Para Gabriel Zucman, o que tivemos até agora foram “medidas de curto prazo”, havendo agora “desafios estruturais que temos de enfrentar”. “Provavelmente o maior é a falta de progressividade – e até regressividade – dos nossos sistemas fiscais. Quando olha para todos os impostos, nós pagamos muito. Mas há uma excepção: os muito ricos. Os multimilionários têm taxas efetivas muito mais baixas”, argumentou o economista, que recebeu recentemente a prestigiada medalha John Bates Clark. “Há necessidade de mais receita para abater a dívida pública e combater a inflação? Devemos começar pelos elementos da população que pagam menos impostos”, conclui, referindo-se às multinacionais e milionários.
Má competitividade
O debate tinha como título “um modelo de competitividade assente na coesão social”, e procurava refletir sobre a tensão entre desenvolvimento económico e a proteção e apoio às famílias. Como conciliar? “Com crescimento sustentável”, responde Gentiloni. “Devemos estar orgulhosos da reação europeia e nacional depois de dois cisnes negros consecutivos. Agora, depois de uma recuperação mais rápida e com menor dependência do gás russo, temos dois objetivos: reduzir a dívida e diminuir a inflação. Mas temos uma montanha de investimentos à nossa frente e temos de proteger as famílias.”
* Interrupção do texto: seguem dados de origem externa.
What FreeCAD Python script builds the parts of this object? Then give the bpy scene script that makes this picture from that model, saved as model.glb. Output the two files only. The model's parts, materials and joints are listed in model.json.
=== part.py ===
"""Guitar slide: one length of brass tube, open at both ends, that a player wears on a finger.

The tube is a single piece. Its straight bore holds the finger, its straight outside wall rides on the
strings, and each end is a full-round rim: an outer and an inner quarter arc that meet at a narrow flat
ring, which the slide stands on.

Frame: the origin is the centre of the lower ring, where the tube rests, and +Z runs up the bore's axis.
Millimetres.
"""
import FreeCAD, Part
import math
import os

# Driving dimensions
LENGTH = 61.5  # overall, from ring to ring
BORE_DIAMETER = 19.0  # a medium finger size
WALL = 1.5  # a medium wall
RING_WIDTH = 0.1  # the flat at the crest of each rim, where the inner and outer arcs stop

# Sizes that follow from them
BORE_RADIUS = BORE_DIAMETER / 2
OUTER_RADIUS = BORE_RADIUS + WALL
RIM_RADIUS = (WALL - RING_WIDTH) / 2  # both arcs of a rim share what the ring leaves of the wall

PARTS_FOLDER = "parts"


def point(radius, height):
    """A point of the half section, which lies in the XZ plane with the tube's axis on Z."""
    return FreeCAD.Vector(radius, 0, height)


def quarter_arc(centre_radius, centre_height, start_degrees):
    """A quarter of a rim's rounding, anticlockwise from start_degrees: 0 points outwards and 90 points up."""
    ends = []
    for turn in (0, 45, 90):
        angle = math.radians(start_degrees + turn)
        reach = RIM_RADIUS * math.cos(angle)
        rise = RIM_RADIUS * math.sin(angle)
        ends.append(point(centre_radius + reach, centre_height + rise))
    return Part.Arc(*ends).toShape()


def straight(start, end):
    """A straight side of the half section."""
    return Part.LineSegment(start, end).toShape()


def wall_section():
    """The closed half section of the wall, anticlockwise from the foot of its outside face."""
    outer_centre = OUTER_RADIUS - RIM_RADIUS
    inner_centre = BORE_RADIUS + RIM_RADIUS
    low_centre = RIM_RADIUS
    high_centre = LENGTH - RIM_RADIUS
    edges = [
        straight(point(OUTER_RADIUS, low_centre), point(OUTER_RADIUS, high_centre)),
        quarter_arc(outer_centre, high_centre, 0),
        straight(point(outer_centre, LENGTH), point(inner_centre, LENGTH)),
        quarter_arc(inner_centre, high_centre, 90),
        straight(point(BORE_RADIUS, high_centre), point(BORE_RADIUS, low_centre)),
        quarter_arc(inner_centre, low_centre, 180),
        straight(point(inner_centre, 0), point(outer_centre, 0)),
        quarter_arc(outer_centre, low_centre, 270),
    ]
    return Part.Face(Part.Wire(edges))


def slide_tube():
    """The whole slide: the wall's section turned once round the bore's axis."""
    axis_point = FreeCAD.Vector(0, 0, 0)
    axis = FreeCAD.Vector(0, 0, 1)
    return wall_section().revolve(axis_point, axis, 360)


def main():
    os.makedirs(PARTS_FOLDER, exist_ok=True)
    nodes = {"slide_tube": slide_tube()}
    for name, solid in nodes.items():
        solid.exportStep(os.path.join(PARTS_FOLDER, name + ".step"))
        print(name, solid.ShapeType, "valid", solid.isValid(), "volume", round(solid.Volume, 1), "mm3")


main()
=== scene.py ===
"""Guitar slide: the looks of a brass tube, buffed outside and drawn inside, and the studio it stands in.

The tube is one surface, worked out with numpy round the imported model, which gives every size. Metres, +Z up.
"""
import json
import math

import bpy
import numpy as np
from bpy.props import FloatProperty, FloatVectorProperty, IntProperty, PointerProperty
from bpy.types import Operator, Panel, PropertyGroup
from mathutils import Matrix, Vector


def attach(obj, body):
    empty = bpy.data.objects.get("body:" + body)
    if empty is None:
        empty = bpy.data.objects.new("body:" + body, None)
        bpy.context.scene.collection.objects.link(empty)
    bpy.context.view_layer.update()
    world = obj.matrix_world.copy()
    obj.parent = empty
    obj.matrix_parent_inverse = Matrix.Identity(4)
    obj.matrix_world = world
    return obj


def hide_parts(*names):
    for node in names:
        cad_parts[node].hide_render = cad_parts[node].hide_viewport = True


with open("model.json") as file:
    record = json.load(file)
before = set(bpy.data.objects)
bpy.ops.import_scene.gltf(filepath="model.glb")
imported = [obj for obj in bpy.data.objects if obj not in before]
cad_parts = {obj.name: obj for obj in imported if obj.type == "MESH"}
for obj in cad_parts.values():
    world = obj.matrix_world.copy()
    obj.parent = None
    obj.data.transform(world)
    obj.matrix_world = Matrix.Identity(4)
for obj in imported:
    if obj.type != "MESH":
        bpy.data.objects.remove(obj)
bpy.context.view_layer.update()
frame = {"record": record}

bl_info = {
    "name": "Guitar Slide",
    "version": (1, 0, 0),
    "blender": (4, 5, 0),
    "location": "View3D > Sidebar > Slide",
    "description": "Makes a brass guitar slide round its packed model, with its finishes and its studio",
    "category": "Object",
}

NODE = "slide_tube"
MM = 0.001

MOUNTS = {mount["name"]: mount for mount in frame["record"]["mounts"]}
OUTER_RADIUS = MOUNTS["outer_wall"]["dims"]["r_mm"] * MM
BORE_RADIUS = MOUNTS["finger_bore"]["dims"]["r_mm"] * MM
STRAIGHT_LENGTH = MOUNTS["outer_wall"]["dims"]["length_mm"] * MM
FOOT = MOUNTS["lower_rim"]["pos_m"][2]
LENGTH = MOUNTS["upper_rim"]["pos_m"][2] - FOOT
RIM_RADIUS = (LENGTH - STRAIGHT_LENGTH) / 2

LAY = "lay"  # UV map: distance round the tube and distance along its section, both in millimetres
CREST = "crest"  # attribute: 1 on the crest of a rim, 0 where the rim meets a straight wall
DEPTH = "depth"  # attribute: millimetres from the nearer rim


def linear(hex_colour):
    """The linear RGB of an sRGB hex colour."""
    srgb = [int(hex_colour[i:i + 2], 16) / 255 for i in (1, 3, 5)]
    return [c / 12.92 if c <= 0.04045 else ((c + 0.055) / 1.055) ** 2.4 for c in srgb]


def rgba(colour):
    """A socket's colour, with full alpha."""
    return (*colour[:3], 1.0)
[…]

Zucman, especializado em desigualdade e tributação de riqueza, e um dos principais responsáveis por estimar a dimensão da utilização de offshores por multinacionais, vê na cooperação fiscal a principal via de atuação. “Competitividade não é um fim em si mesmo. É uma ferramenta para atingir objetivos”, explica. “Há formas de competição que são boas. Por exemplo, países competirem para chegarem mais rápido a emissões zero ou para ter o melhor sistema de saúde. Mas há também más formas de competitividade. A competição fiscal é má. Para a Europa, é um jogo de soma zero ou, pior que isso, soma negativa, porque esses processos aumentam a desigualdade.”
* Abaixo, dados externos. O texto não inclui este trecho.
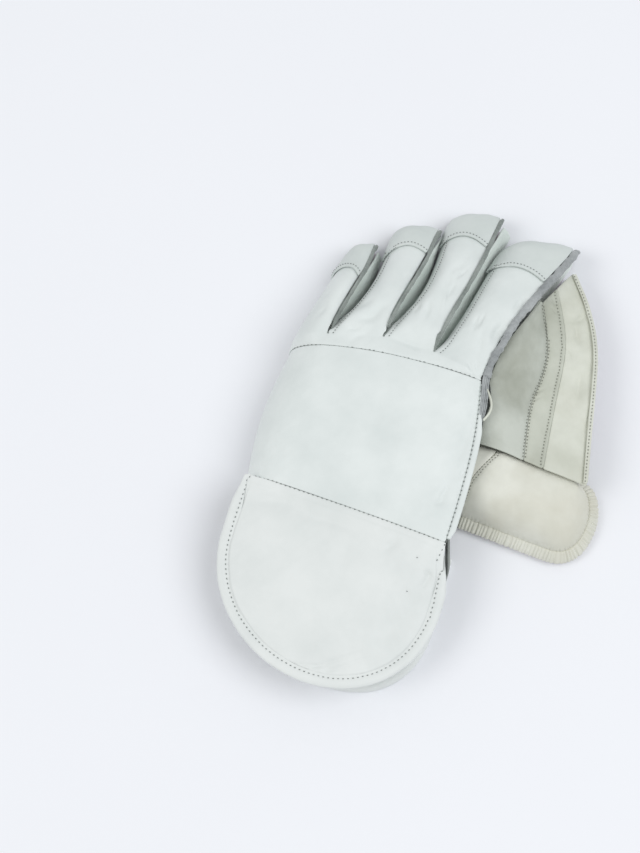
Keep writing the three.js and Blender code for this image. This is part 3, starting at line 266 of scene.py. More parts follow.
white_leather = leather("white_leather", rgb(228, 233, 231), rgb(217, 223, 221), 0.46)
# The caps' leather is a shade darker than the fingers' leather. This is painted shade, for the caps slope
# away from the light.
cap_leather = leather("cap_leather", rgb(216, 222, 219), rgb(204, 211, 208), 0.5)
cuff_leather = leather("cuff_leather", rgb(229, 232, 230), rgb(220, 224, 222), 0.46)
web_leather = leather("web_leather", rgb(222, 224, 213), rgb(202, 204, 191), 0.5, stain=rgb(192, 190, 170))
# The inner panel and the strip of the web are darker partly by their own tone and partly by painted shade,
# for they slope away from the light.
inner_leather_painted_shade = leather("inner_leather_painted_shade", rgb(198, 202, 193), rgb(162, 166, 155), 0.55,
                        stain=rgb(148, 150, 134))
strip_leather_painted_shade = leather("strip_leather_painted_shade", rgb(202, 205, 193), rgb(178, 181, 168), 0.55,
                        stain=rgb(160, 162, 142))
thumb_leather = leather("thumb_leather", rgb(230, 230, 220), rgb(213, 213, 201), 0.5,
                        stain=rgb(200, 196, 178))
trim_leather = leather("trim_leather", rgb(238, 239, 234), rgb(226, 228, 222), 0.5, creases=0.16 * MM)
side_leather = leather("side_leather", rgb(164, 168, 164), rgb(132, 137, 134), 0.7, grain=0.06 * MM)
lining_leather = leather("lining_leather", rgb(176, 178, 164), rgb(150, 152, 138), 0.75,
                         stain=rgb(150, 141, 104))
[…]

Liina Carr lembrou a atuação dos governos durante a última crise. “A palavra competição arrepia-nos, porque envolve uma corrida para o fundo. Cortar, cortar. Tornar o trabalho mais barato”, disse a sindicalista. “Tem havido muito debate sobre o que está a provocar inflação. Os dados mostram que o crescimento dos lucros e das margens tem sido considerável. Também tivemos um debate intenso sobre regras orçamentais. Para nós, não podemos voltar aos cortes e usar a mesma prescrição da crise de 2008. A austeridade não funciona e só estrangula mais as economias.”
“Fuck GDP”
O Fórum Económico de Bruxelas foi ainda marcado por um protesto climático. Durante o último debate do dia, sobre política industrial europeia – e no qual participava o vice-presidente da Comissão Europeia, Valdis Dombrovskis – duas pessoas subiram ao palco com uma tarja na qual se podia ler “growth kills” – o “crescimento [económico] mata”. “Temos de produzir e consumir menos”, gritaram.
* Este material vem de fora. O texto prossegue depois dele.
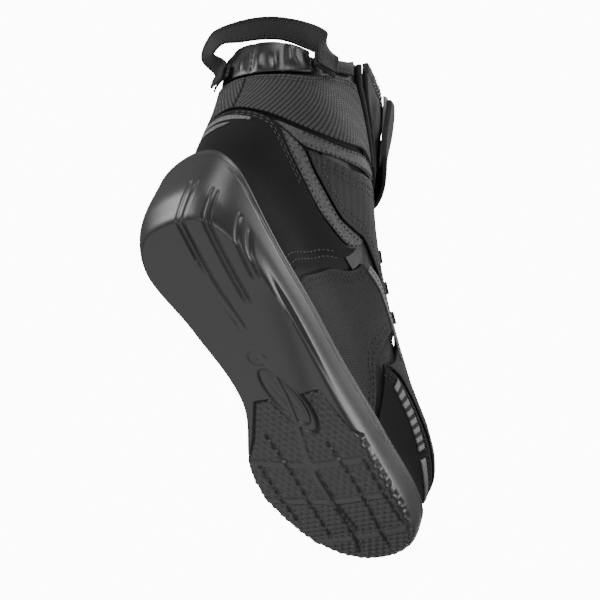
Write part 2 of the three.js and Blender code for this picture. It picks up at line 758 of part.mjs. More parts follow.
function dialFrame() {
  const up = surfaceNormal(DIAL_PLACE.angle, DIAL_PLACE.level);
  const origin = offsetPoint(DIAL_PLACE.angle, DIAL_PLACE.level, TONGUE_OUT + CLEARANCE + 1.2);
  const side = new THREE.Vector3(0, 1, 0);
  const front = side.clone().cross(up).normalize();
  const across = up.clone().cross(front).normalize();
  return new THREE.Matrix4().makeBasis(front, across, up).setPosition(origin);
}
const DIAL_FRAME = dialFrame();

function lathe(profile, segments = 20) {
  const outline2d = profile.map(([r, z]) => new THREE.Vector2(r, z));
  return new THREE.LatheGeometry(outline2d, segments).rotateX(Math.PI / 2);
}

function inDialFrame(geometry) {
  return geometry.applyMatrix4(DIAL_FRAME);
}

const HOUSING_RADIUS = 11.4;
const HOUSING_HEIGHT = 5.6;
const HOUSING_FLOOR = 1.4;
const HOUSING_BOTTOM = 0.2;
const AXLE_TOP = HOUSING_HEIGHT + 3.2;
const SADDLE_THICKNESS = 1.3;
const SPOOL_FLANGE = 0.8;
const SPOOL_CHAMFER = 0.4;
const SPOOL_GROOVE = 2;         // how deep the cable's groove runs
const SPOOL_BORE = AXLE_RADIUS + RUNNING_GAP;

function makeDialBase() {
  const saddle = panel({
    lower: [[158, 4.66], [169, 4.6], [181, 4.58], [193, 4.6], [204, 4.66]],
    upper: [[158, 5.36], [169, 5.4], [181, 5.42], [193, 5.4], [204, 5.36]],
    inner: TONGUE_OUT + CLEARANCE,
    outer: TONGUE_OUT + CLEARANCE + SADDLE_THICKNESS,
    steps: 10,
    rows: 6,
  });
  const wallInner = SPOOL_RADIUS + RUNNING_GAP;
  const body = inDialFrame(lathe([
    [0, HOUSING_BOTTOM],
    [HOUSING_RADIUS, HOUSING_BOTTOM],
    [HOUSING_RADIUS, HOUSING_HEIGHT],
    [wallInner, HOUSING_HEIGHT],
    [wallInner, HOUSING_FLOOR],
    [AXLE_RADIUS, HOUSING_FLOOR],
    [AXLE_RADIUS, AXLE_TOP],
    [0, AXLE_TOP],
  ]));
  return fromManifold(toManifold(saddle).add(toManifold(body)));
}

function makeSpool() {
  const bottom = HOUSING_FLOOR + RUNNING_GAP;
  const top = HOUSING_HEIGHT - RUNNING_GAP;
  const core = SPOOL_RADIUS - SPOOL_GROOVE;
  const slope = SPOOL_FLANGE + SPOOL_CHAMFER;
  return inDialFrame(lathe([
    [SPOOL_BORE, bottom],
    [SPOOL_RADIUS, bottom],
    [SPOOL_RADIUS, bottom + SPOOL_FLANGE],
    [core, bottom + slope],
    [core, top - slope],
    [SPOOL_RADIUS, top - SPOOL_FLANGE],
    [SPOOL_RADIUS, top],
    [SPOOL_BORE, top],
    [SPOOL_BORE, bottom],
  ]));
}

const KNOB_BOTTOM = HOUSING_HEIGHT + 0.5;
const KNOB_RIDGES = 24;
const KNOB_RIDGE_DEPTH = 0.8;

function makeKnob() {
  const shape = new THREE.Shape();
  for (let k = 0; k < KNOB_RIDGES * 2; k += 1) {
    const angle = Math.PI * k / KNOB_RIDGES;
    const radius = k % 2 ? DIAL_RADIUS - KNOB_RIDGE_DEPTH : DIAL_RADIUS;
    const place = [radius * Math.cos(angle), radius * Math.sin(angle)];
    if (k === 0) shape.moveTo(...place);
    else shape.lineTo(...place);
  }
  const cap = new THREE.ExtrudeGeometry(shape, { depth: DIAL_HEIGHT - KNOB_BOTTOM, bevelEnabled: false });
  cap.translate(0, 0, KNOB_BOTTOM);
  const bore = SPOOL_BORE;
  const deep = AXLE_TOP + RUNNING_GAP;
  const hole = lathe([[0, KNOB_BOTTOM - 1], [bore, KNOB_BOTTOM - 1], [bore, deep], [0, deep]], 20);
  return inDialFrame(fromManifold(toManifold(cap).subtract(toManifold(hole))));
}

// Guides on both edges of the throat: the cable runs through each along its channel.
const GUIDE_LEVELS = [4.72, 4.34, 3.98];
const GUIDE_ANGLES = { lateral: 144, medial: 216 };
const GUIDE_LIFT = SKIN_OUT + CLEARANCE;
const LACE_LIFT = GUIDE_LIFT + GUIDE_SIZE[2] / 2;
const LACE_LOW = 1.1;           // the cable's first run above the tongue
const LACE_CROSSING = 1.8;      // between its two runs where they cross

function guideFrame(angle, level) {
  const up = surfaceNormal(angle, level);
  const along2 = surfacePoint(angle, level + 0.1).sub(surfacePoint(angle, level - 0.1)).normalize();
  const across = up.clone().cross(along2).normalize();
  const origin = offsetPoint(angle, level, LACE_LIFT);
  return new THREE.Matrix4().makeBasis(along2, across, up).setPosition(origin);
}

function makeGuide(angle, level) {
  const [length, width, height] = GUIDE_SIZE;
  const body = new THREE.BoxGeometry(length, width, height - 0.6);
  body.translate(0, 0, 0.3);
  const bore = new THREE.CylinderGeometry(GUIDE_BORE, GUIDE_BORE, length + 4, 12).rotateZ(Math.PI / 2);
  const cut = fromManifold(toManifold(body).subtract(toManifold(bore)));
  return cut.applyMatrix4(guideFrame(angle, level));
}

// The cable's route: out of the dial, down through the guides from side to side, across the
// bottom, and back up to the dial over its own first half.
function laceRoute() {
  const low = TONGUE_OUT + LACE_LOW;
  const high = low + LACE_CROSSING;
  const half = GUIDE_SIZE[0] / 2;
  const route = [];
  const passGuide = (side, number, direction) => {
    const frame = guideFrame(GUIDE_ANGLES[side], GUIDE_LEVELS[number - 1]);
    const places = [half + GUIDE_LEAD, half - 0.8, 0, 0.8 - half, -half - GUIDE_LEAD];
    places.forEach((x) => route.push(new THREE.Vector3(direction * x, 0, 0).applyMatrix4(frame)));
  };
  const cross = (angles, level, lift) => angles.forEach((a) => route.push(offsetPoint(a, level, lift)));
  const fromDial = (...place) => route.push(new THREE.Vector3(...place).applyMatrix4(DIAL_FRAME));
  const rightwards = [162, 180, 198];
  const leftwards = [198, 180, 162];
  fromDial(3, -12.6, 3);
  fromDial(6, -17, 1.2);
  passGuide('lateral', 1, 1);
  cross(rightwards, 4.5, low);
  passGuide('medial', 2, 1);
  cross(leftwards, 4.14, low);
  passGuide('lateral', 3, 1);
  cross([153, 167, 180, 193, 207], 3.84, low);
  passGuide('medial', 3, -1);
  cross(leftwards, 4.16, high);
  passGuide('lateral', 2, -1);
  cross(rightwards, 4.52, high);
  passGuide('medial', 1, -1);
  fromDial(6, 17, 1.2);
  fromDial(3, 12.6, 3);
  return route;
}

// ---------------------------------------------------------------- webbing pull loop
// Points of the free arc and the direction of the webbing's width at each of them.
const LOOP_ARC = [
  { at: [20, -33.5, 177.5], wide: [-0.8, 0.1, 0.5] },
  { at: [14, -22, 183], wide: [-0.7, 0, 0.7] },
  { at: [6, -10, 183], wide: [-0.5, 0, 0.86] },
  { at: [-1, 0, 178], wide: [-0.45, 0, 0.9] },
  { at: [-8.5, 12, 166.5], wide: [-0.4, 0.3, 0.8] },
  { at: [-13, 21, 155], wide: [-0.1, 0.5, 0.5] },
  { at: [-7, 27.5, 147.5], wide: [0.3, 0.8, 0.4] },
];

const LOOP_ENDS = { lateral: 55, medial: 337 };

function loopStations() {
  const sewn = (angle, level, lift) => {
    const wide = surfacePoint(angle - 1, level).sub(surfacePoint(angle + 1, level));
    return { at: offsetPoint(angle, level, lift), wide };
  };
  const arc = LOOP_ARC.map(({ at, wide }) => ({
    at: new THREE.Vector3(at[0] * SCALE_X, at[1] * SCALE_Y, at[2] * SCALE_Z),
    wide: new THREE.Vector3(...wide),
  }));
  const outerEnd = [5.76, 5.98, 6.22].map((level) => sewn(LOOP_ENDS.lateral, level, LOOP_END_LIFT));
  const innerEnd = [5.58, 5.38, 5.18].map((level) => sewn(LOOP_ENDS.medial, level, INNER_END_LIFT));
  return [...outerEnd, ...arc, ...innerEnd];
}

function makePullLoop() {
  const stations = loopStations();
  const path = new THREE.CatmullRomCurve3(stations.map((station) => station.at));
  const widths = new THREE.CatmullRomCurve3(stations.map((station) => station.wide.normalize()));
  const steps = 36;
  const outer = [];
  const inner = [];
  for (let k = 0; k <= steps; k += 1) {
    const centre = path.getPoint(k / steps);
    const tangent = path.getTangent(k / steps);
    const width = widths.getPoint(k / steps);
    width.addScaledVector(tangent, -width.dot(tangent)).normalize();
    const face = tangent.clone().cross(width).normalize();
    const at = (w, t) => centre.clone().addScaledVector(width, w).addScaledVector(face, t);
    const row = (t) => [-LOOP_WIDTH / 2, 0, LOOP_WIDTH / 2].map((w) => at(w, t));
    outer.push(row(LOOP_THICKNESS / 2));
    inner.push(row(-LOOP_THICKNESS / 2));
  }
  return solidGrid(outer, inner);
}

// ---------------------------------------------------------------- assembly
const boot = new THREE.Group();

function add(name, geometry, finish) {
  const mesh = new THREE.Mesh(geometry, material(finish.color, finish.roughness, finish.metalness));
  mesh.name = name;
  boot.add(mesh);
}

add('outsole', makeOutsole(), RUBBER);
add('forefoot_tread', makeTread(), RUBBER);
add('sole_badge', badgeBlock(BADGE, 0, 0.4, BADGE_DEPTH - CLEARANCE), RUBBER);
add('midsole', makeMidsole(), FOAM);
add('shank', shankBox(0, 0), STEEL);
add('insole_board', solePlate(floorInset(0.5), BOARD_BOTTOM, BOARD_TOP), BOARD);
add('bootie_lining', makeBootie(), FOAM);
const footbedBottom = BOOTIE_FLOOR + LINING + CLEARANCE;
add('footbed', solePlate(floorInset(LINING + 1.2), footbedBottom, footbedBottom + FOOTBED_THICKNESS), FOAM);

for (const medial of [false, true]) {
  for (const options of SIDE_PANELS) {
    add(`${options.name}_${medial ? 'medial' : 'lateral'}`, panel({ ...options, medial }), options.finish);
  }
  const line = medial ? mirrored(BINDING_LINE) : BINDING_LINE;
  const binding = line.map(([angle, level]) => offsetPoint(angle, level, BINDING_LIFT));
  add(`collar_binding_${medial ? 'medial' : 'lateral'}`, tube(binding, BINDING_RADIUS, 10), LEATHER);
}
for (const options of [...CENTRE_PANELS, ...FLAP_PANELS, ...LOOP_TABS]) {
  add(options.name, panel(options), options.finish);
}
for (const mark of HEEL_MARKS) {
  add(mark.name, panel({ ...mark, inner: TRIM_IN, outer: TRIM_OUT, steps: 6, rows: 1 }), REFLECTOR);
}

add('dial_base', makeDialBase(), TPU);
add('dial_spool', makeSpool(), TPU);
add('dial_knob', makeKnob(), LEATHER);
for (const [side, angle] of Object.entries(GUIDE_ANGLES)) {
  GUIDE_LEVELS.forEach((level, k) => add(`lace_guide_${side}_${k + 1}`, makeGuide(angle, level), TPU));
}
add('lace_cable', tube(laceRoute(), LACE_RADIUS, 110, 6), STEEL);
add('pull_loop', makePullLoop(), LEATHER);

const box = new THREE.Box3().setFromObject(boot);
boot.position.set(-(box.min.x + box.max.x) / 2, -(box.min.y + box.max.y) / 2, -box.min.z);

export default boot;
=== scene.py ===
"""Right-foot riding boot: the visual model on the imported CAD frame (metres, +Z up, toe +X)."""
import bpy
import math
import numpy as np
from mathutils import Matrix, Vector


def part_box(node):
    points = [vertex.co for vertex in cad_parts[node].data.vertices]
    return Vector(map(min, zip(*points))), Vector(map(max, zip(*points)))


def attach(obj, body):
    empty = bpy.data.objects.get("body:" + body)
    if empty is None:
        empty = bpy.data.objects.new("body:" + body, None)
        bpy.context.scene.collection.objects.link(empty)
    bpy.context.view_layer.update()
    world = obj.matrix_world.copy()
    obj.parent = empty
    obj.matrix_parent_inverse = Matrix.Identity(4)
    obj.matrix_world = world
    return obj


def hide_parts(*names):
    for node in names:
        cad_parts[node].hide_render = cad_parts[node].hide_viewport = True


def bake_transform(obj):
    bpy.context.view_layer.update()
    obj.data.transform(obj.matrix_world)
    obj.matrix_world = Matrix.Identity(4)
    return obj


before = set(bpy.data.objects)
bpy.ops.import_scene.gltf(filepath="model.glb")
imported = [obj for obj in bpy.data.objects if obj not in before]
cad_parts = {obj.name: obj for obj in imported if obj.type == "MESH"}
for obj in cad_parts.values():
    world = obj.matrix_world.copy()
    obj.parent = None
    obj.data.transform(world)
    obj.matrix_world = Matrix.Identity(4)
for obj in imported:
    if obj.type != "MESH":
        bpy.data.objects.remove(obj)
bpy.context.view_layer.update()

# ---- pattern surface, millimetres
SOLE_LENGTH = 300.0
HEEL_BEVEL = 9.0
TOE_SPRING = 15.0
RIM_INSET, CUP_WALL = 1.2, 3.0
RIM_HEIGHT, HEEL_CUP = 25.0, 52.0
UPPER_INSET = RIM_INSET + CUP_WALL + 0.3 + 2.8 + 0.8
OUTLINE = np.array([-4, -26, -36, -39, -38.5, -40, -37.5, -23.5, 5, 30.5, 46.5, 51.5, 29, 34, 43.5, 30])
LEVELS = [
    ((12, 58), (286, 62), [1, -18.5, -27, -29.5, -31, -37, -37, -24, 6, 28, 40, 37, 26, 28.5, 29, 20]),
    ((11, 84), (252, 82), [2, -20, -30, -34, -33, -34, -30, -17, 4, 21, 31, 34, 32, 34, 30, 21]),
    ((11, 108), (198, 106), [1, -20, -31, -38, -38, -34.5, -27, -14.5, 2, 16, 28, 34.5, 38, 38, 31, 21]),
    ((8, 132), (152, 138), [0, -19, -33, -41, -42, -36, -25, -13, 0, 14, 25, 36, 42, 41, 33, 19]),
    ((-1, 155), (127, 172), [0, -15, -26, -33, -35, -31, -23, -12, 0, 12, 23, 31, 35, 33, 26, 15]),
    ((-4, 179), (117, 202), [0, -14, -25, -31, -33, -29, -22, -12, 0, 12, 22, 29, 33, 31, 25, 14]),
]


def cubic(t):
    return 0.5 * np.stack([-t + 2 * t * t - t ** 3, 2 - 5 * t * t + 3 * t ** 3,
                           t + 4 * t * t - 3 * t ** 3, -t * t + t ** 3], -1)


def around(values, angle):
    u = (np.asarray(angle, float) / 22.5) % 16
    i = np.floor(u).astype(int)
    return (values[(i[..., None] + np.arange(-1, 3)) % 16] * cubic(u - i)).sum(-1)


def along(points, s):
    """A smooth curve through the points; s runs from 0 to 1."""
    p = np.asarray(points, float)
    p = np.vstack([2 * p[0] - p[1], p, 2 * p[-1] - p[-2]])
    u = np.clip(np.asarray(s, float), 0, 1) * (len(p) - 3)
    i = np.minimum(np.floor(u).astype(int), len(p) - 4)
    return (p[i[..., None] + np.arange(4)] * cubic(u - i)[..., None]).sum(-2)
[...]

Quando esses manifestantes foram retirados do palco, outros começaram a aparecer entre o público e nas galerias. Dois empunhavam outra tarja com “fuck GDP”. “Ajam agora! A minha geração vai sofrer a maior disrupção de sempre”, gritava outra manifestante na plateia. No final, acabaram aplaudidos por alguns dos presentes.
Questionado sobre as preocupações daquelas pessoas, já depois de todas terem sido expulsas, Dombrovskis defendeu que a União Europeia está a fazer o seu papel. “Estamos a acelerar o Green Deal”, argumentou. “Mas temos de o fazer de uma forma que seja aceite pela sociedade em geral. Só vai acontecer se for socialmente aceite. É bom termos os ativistas connosco, mas temos de ter também o resto da sociedade.”